A UPS delivery truck, met with a foot of standing water where the emergency bypass reconnects to Shore Acres Road, did a U-turn after the railroad tracks.
When Shore Acres becomes impassable, UPS will either hold the packages and notify residents by email or leave the packages with one of the residents for pickup, said driver Kevin Thomas, who stopped to take a video of the flooding to send to his boss.
“(Another) driver told me about it, but I was kind of like, I want to see if for myself,” Thomas said. “There’s just too much water.”

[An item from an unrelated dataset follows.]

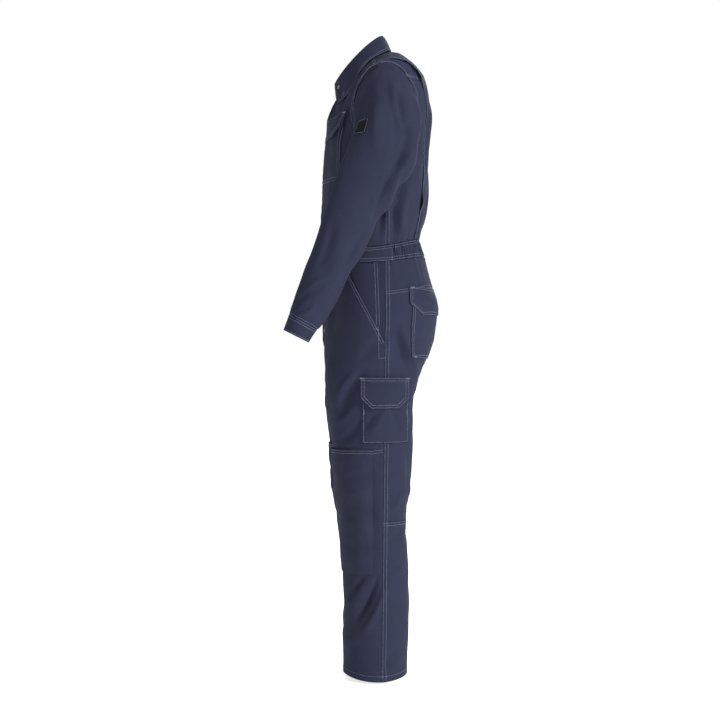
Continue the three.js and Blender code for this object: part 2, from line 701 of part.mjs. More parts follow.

Meanwhile, mail is being held at the post office for pickup, Tom Poellinger said. “I can’t expect the mail to come in a canoe.”
Peter Zimmerman, a hydrologist with the Minnesota Department of Health Well Management Section who was in the area for unrelated work, also stopped to look at the flood.
Zimmerman recommended that well owners who have had floodwaters come within 50 feet of their wellhead get their water tested. Those who’ve had floodwater cover their wells should get their wells cleaned out, Zimmerman said.
Jerry O’Flaherty pulled on a pair of waders after he parked his car. He keeps a suitcase with an emergency change of clothes in the trunk as well.
O’Flaherty, a longtime resident of Shore Acres Road, lives about two-thirds of a mile up the road. His parents bought property in 1949, he said. “I remember the ’52 flood, and the ’65 (flood) was the really big one.”
Still, it’s been a while since flooding has made such a large stretch of the road inaccessible to cars, he said.
Now that water covers the road, his neighbor’s geese swim freely in the streets, he said. “The gander came at me the other day.”
“If it drags on, like in 2001, we’d move out,” O’Flaherty said, adding that he doesn’t expect it to come to that.
The river is expected to crest before noon Wednesday and though there’s water between the road and his driveway, his yard is dry, O’Flaherty said.
They’ve rebuilt their parents’ house and filled it high, he said. “I probably have a foot and a half of water in my basement, but I have a lot of shelves and things hanging from my ceiling. I’m used to it. If I didn’t like it, I wouldn’t live here.”
The rising river has disrupted some aspects of life on Shore Acres Road, delaying UPS shipments and limiting residents’ mobility.